If we replicate this analysis for all the different buildings and cost scenarios in our study, across different locations in London and the South East, the Midlands and the North of England, we can generate for each of them a ‘breakeven’ curve as shown in the chart below. The required rental growth (shown on the vertical Y axis) also indicates the capital value uplift required under each scenario. Thus, it can be seen that in the vast majority of cases, the retrofit costs represent less than 15% of the value of the asset.
This implies that a 10% rental uplift combined with a 25bps yield shift would be sufficient to justify the works – a level of ‘green premium’ that doesn’t seem unreasonable to believe will become evident in the market over time. It is worth noting however, using these yield shift-rental curves, at the extreme - taking into account movement at one measure or the other - that 24% of the hypothetical buildings would require rental uplifts in excess of that 10%, this increases to 32% that would require a yield shift in excess of 25bps.
Taking into account the curves below - and the fact that most buildings would see a combination of yield compression and rental growth, suggest that for the majority of investors, the investment required can be justified through the resulting increases in capital value.
Despite this, it is worth taking into account market dynamics, and highlighting the risk of market obsolescence as a result of changing market requirements. As the below chart shows, a 1960s buildings in the North, retrofitted to the best possible standards would require a 44% increase in the rent, or a 160bps downward shift in the yield to justify the capital expenditure. Even when one takes into consideration an appropriate combination of the two, it is clear that this marks the potential for an expediting of market obsolescence.
Source: Avison Young
Given the very strong rental growth and yield compression already seen in the industrial sector, it might be argued that further value uplift of the magnitude required will be difficult to achieve.
The other way of thinking about this issue is the threat of obsolescence and the degree of ‘brown discount’ that may be experienced if the works are not undertaken.

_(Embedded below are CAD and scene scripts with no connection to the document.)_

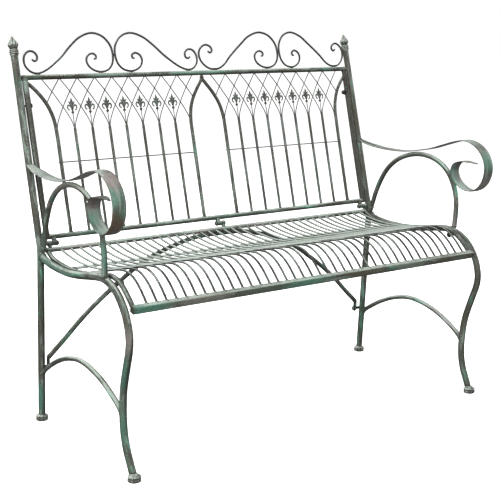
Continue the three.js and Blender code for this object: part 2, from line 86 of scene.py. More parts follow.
FOOT_HEIGHT = 17.0
FRONT_FOOT_Y = -504.5
LEG_INSET = 8.0
POST_INSET = 4.0
POST_NARROWS_TO = 1020
KNEE = 330
STRETCHER_INSET = 5.0
ARCH_SPLAY = 8.0
ARCH_LEAN = 5.0
ARCH_INSET = 3.0
ARM_SPLAY = 20.0
BACK_TILT = math.radians(14.2)
BACK_FOOT = (-34.0, 475.0)
BACK_TOP = 457.0
BACK_BOTTOM = 34.0
RIM_SHIFT = 1.0
BACK_SHIFT = 6.0
STILE_X = 542.3
FIRST_BAR = 57.0
LAST_BAR = 477.0
PITCH = 52.3
SPINDLES = 7
FORK = 316.0
FLEUR = 359.5
TIE = 228.0
POST_TOP = 519.0
POST_BOLT = 382.0
SEAT_RODS = 39
ROD_PITCH = 26.9
SEAT_SIDE_X = 543.0
SEAT_SHIFT = -3.5
SEAT_BACK_RAIL = (-40.0, 476.0)
FRONT_RAIL = (-505.0, 416.0)
FRONT_RAIL_HALF = 9.0
FRONT_RAIL_TILT = math.radians(15)
STRIPS_Y = (-190.0, -288.0)
STRIP_HALF = 11.0
STRIP_THICK = 3.0
ARM_HALF = 18.0
ARM_THICK = 3.0
ARM_TIP_Y = -411.0
SEAT_BOLT = (-427.0, 461.0)
BRACE_FOOT_Y = 9.0
REAR_LEG_SLOPE = 34 / 475
TAB_X = 541.0
TAB_BOLT_Z = 149.0
POST_NUTS = (3.0, 13.0)
CONNECTORS = (529.5, -3.0, 534.5)
CONNECTOR_AT = (-34.0, 492.0)
BARREL = 7.0
SHANK = 3.0

# side frame lines, as (y, z)
LEG_LINE = [(-36, 466), (-62, 456), (-100, 449.5), (-150, 446.5), (-209, 447), (-265, 453),
            (-320, 461.5), (-373, 468.5), (-402, 467.5), (-431, 460), (-459, 445), (-482, 423),
            (-499, 397), (-509, 368), (-511.5, 343), (-507, 318), (-495, 285), (-482, 250),
            (-470.5, 212), (-464, 165), (-463, 130), (-466, 97), (-474, 68), (-484, 46),
            (-494, 26), (-500, 12)]
ARCH_LINE = [(-44, 474), (-55, 505), (-68, 540), (-90, 583), (-118, 620), (-160, 651),
             (-205, 668), (-250, 675), (-298, 671), (-338, 657), (-368, 636), (-391, 605),
             (-404, 575), (-409, 545), (-409, 515), (-406, 474)]
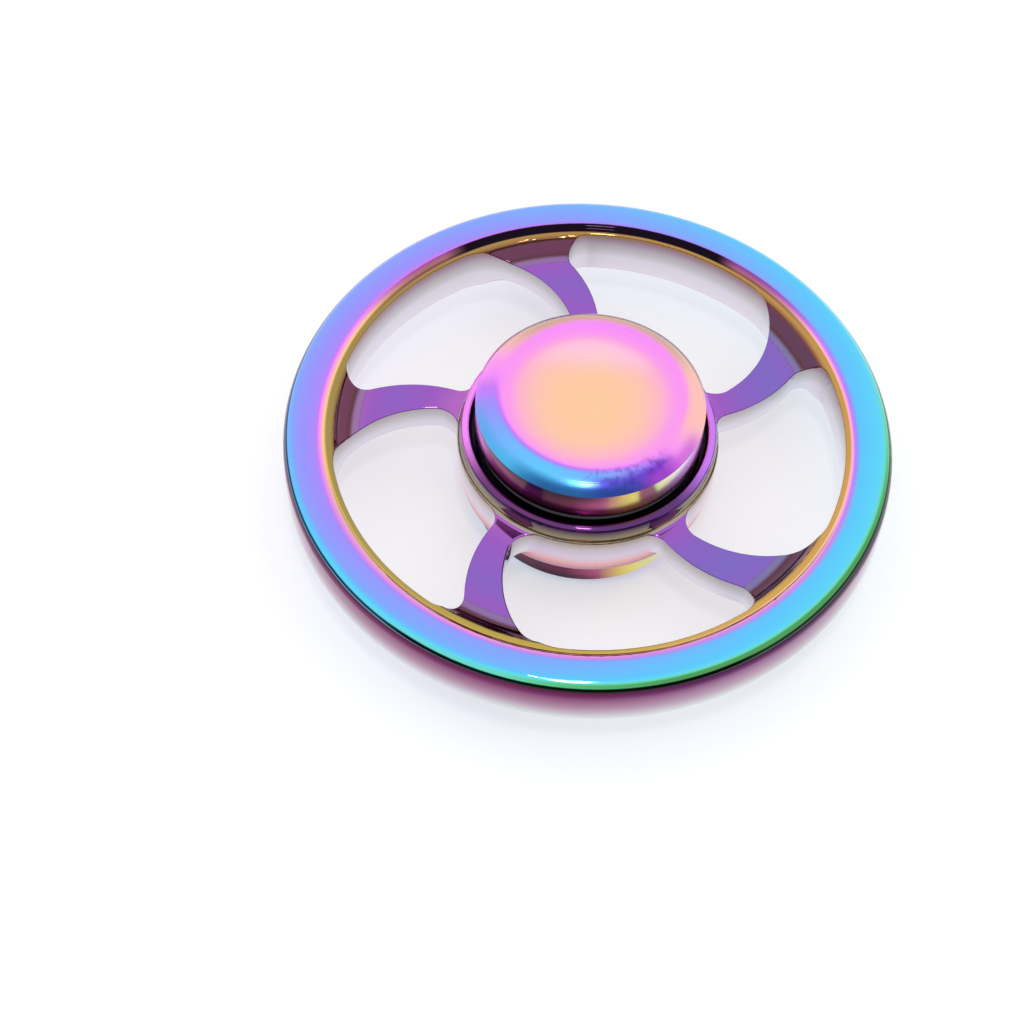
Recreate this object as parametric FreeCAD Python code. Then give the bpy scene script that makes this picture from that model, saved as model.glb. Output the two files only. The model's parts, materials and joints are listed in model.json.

Using the same building example, our hypothesis is that if the building loses capital value up to, or in excess of the cost of the required retrofitting works (ie the value falls below £128 psf) then the capital expenditure required is likely to be considered worthwhile.
In this case, a brown discount of 8.6% on the rent is in line with the premium as above. However, due to the relativity of value, an outward movement of 47 bps would be needed to justify the work – an 8bps difference on the yield compression required to achieve a premium.
Once again, if we replicate this analysis for all the different buildings and cost scenarios in our study, across different locations in London and the South East, the Midlands and the North of England, we can generate the same ‘breakeven’ curve as shown in the chart below, that this time takes into account the rental falls and upward yield movement that would justify the capital expenditure required.
Once again, at the extreme - taking into account movement at one measure or the other - the falls in rental values (shown on the vertical Y axis) also indicates the capital value falls that would create necessity of refurbishment required under each scenario. The number of buildings affected by a 10% fall remains similar to the number of buildings in the analysis above – 22%. However, due to the relativity of the fall in values, the yield shift impact is proportionately higher, with 38% of our hypothetical buildings seeing a yield shift of 25bps.
Factoring both the green premium and the brown discount - and indeed the loss of assets to to obsolescence will be essential in the coming years, as the market decarbonises. While analysis has been carried out through the prism of EPC requirements, this is not the only pressure, as market norms and occupier requirements will likely move the dial even further for investors and developers.